[START OF INFORMATION SHOWN]
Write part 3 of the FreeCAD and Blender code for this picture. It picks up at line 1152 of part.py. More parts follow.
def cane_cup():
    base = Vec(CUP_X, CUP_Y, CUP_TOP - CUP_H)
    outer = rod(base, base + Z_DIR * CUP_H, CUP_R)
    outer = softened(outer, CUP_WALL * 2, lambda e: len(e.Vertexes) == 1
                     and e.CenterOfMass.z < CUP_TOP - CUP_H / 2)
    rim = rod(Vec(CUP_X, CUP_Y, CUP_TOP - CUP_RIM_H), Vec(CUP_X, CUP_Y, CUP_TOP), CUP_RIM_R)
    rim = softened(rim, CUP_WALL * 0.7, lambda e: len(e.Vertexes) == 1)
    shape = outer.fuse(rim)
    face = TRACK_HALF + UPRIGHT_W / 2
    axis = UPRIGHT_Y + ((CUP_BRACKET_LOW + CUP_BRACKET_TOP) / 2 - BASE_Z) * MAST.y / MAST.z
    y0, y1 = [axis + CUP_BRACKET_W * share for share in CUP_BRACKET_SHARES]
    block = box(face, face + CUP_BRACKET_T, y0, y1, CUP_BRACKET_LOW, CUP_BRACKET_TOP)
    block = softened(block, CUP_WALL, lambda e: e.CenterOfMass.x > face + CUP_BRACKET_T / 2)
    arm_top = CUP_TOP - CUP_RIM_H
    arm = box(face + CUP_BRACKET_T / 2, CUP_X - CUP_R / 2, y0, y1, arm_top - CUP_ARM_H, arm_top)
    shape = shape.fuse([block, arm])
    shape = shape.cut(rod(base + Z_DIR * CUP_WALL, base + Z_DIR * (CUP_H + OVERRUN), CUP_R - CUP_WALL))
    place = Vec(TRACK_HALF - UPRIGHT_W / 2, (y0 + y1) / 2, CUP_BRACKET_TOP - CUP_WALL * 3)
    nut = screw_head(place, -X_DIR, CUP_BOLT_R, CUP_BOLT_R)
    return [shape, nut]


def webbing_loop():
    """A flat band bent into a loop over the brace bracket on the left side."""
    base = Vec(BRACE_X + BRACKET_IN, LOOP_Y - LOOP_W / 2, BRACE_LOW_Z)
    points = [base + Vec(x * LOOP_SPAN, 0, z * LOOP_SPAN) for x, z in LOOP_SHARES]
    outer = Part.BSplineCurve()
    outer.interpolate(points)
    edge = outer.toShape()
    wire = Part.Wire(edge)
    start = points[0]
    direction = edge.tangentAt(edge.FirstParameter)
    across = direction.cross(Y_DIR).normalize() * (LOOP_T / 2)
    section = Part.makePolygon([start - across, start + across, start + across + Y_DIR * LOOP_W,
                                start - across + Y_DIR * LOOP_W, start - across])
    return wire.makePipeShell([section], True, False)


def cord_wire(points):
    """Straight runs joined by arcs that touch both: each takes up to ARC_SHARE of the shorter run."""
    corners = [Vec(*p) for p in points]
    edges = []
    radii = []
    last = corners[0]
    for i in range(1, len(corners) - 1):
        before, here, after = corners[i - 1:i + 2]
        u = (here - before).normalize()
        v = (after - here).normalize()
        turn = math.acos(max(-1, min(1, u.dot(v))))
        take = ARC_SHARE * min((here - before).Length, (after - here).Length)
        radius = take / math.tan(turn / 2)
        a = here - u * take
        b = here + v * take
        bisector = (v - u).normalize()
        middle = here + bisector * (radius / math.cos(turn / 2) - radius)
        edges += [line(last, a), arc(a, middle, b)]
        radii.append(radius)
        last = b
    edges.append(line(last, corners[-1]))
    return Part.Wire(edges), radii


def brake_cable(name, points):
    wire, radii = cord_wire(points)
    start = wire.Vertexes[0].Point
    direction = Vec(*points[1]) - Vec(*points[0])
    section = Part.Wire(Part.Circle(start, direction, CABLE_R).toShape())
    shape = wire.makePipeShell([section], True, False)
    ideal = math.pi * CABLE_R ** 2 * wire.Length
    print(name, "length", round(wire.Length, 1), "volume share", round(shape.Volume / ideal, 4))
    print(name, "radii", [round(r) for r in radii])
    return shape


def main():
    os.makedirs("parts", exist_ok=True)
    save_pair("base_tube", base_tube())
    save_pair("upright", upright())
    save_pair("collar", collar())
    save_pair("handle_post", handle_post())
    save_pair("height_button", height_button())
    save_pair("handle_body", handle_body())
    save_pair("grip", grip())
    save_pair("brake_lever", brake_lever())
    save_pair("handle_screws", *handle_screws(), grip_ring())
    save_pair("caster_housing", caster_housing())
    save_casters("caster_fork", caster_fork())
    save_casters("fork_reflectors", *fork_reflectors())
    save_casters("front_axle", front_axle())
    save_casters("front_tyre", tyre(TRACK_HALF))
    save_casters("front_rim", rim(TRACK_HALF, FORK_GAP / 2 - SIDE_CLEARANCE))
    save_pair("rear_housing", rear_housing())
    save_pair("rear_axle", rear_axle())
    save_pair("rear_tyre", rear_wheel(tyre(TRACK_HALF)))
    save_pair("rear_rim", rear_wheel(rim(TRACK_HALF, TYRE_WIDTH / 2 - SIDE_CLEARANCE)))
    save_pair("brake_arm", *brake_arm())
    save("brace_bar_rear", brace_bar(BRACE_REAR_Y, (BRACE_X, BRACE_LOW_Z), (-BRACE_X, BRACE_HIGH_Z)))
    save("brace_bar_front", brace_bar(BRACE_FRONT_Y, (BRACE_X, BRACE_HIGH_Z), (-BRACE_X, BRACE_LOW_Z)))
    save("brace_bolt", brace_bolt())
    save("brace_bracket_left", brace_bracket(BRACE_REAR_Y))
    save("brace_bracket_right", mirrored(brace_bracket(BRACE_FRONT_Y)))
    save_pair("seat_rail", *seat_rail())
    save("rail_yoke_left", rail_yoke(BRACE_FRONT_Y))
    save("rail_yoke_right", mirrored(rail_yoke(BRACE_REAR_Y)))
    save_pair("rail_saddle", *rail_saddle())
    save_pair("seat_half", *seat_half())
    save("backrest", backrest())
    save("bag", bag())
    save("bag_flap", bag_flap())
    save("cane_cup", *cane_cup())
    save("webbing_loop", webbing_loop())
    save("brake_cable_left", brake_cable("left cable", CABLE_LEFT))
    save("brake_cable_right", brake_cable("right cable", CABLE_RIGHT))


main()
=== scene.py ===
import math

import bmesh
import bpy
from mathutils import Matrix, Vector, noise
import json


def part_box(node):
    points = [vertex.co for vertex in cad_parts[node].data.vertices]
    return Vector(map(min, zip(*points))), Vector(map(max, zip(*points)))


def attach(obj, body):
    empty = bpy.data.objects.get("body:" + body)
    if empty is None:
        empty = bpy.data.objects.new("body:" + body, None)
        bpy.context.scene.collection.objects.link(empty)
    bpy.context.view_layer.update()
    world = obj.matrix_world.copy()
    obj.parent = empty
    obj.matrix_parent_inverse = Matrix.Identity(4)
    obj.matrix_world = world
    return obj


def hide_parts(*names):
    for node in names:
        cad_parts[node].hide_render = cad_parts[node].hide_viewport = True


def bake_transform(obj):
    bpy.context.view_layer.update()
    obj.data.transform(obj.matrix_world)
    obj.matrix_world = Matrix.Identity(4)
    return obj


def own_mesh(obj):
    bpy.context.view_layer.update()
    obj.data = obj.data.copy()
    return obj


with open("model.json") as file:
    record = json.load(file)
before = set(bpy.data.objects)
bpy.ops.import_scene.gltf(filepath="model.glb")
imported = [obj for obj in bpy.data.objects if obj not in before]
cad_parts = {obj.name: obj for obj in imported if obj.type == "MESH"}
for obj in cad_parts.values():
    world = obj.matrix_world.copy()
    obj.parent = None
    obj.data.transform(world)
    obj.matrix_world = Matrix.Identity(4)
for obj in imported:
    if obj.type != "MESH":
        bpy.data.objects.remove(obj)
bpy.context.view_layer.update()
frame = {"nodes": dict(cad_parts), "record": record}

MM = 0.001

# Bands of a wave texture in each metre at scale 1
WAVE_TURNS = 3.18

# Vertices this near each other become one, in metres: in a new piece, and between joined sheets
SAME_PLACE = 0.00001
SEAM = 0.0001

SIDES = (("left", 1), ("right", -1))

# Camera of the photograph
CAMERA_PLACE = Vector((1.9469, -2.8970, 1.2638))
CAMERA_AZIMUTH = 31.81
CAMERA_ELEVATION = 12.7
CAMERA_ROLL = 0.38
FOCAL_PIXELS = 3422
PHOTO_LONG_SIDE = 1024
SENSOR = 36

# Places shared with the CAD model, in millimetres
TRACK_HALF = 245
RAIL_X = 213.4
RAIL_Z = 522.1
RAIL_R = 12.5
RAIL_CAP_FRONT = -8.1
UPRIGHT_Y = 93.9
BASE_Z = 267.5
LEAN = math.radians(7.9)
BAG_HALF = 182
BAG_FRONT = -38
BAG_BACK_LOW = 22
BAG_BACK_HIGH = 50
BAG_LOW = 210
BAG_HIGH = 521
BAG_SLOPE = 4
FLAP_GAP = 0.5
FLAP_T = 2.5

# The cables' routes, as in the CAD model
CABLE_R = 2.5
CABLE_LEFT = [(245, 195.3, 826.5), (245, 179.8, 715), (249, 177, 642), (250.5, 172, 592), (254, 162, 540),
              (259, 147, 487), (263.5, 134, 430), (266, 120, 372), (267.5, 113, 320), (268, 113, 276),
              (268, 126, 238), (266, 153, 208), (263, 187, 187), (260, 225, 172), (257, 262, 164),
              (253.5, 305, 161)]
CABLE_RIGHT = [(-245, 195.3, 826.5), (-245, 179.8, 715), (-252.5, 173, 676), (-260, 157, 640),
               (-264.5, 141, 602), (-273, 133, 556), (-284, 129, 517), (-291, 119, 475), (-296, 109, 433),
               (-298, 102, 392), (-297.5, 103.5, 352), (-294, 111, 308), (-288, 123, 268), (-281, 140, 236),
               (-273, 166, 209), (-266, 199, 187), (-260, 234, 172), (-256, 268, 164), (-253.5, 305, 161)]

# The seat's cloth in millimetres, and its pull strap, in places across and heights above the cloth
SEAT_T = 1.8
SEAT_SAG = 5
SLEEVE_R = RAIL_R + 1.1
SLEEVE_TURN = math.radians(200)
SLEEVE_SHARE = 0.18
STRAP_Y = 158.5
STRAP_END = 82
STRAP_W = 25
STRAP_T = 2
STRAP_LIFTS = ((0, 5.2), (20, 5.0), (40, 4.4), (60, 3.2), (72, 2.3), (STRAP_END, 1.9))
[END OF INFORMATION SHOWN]
_SHORT TASK_.
From the data above, pick out each line containing "frame" and copy it.

_RESULT BELOW_.
frame = {"nodes": dict(cad_parts), "record": record}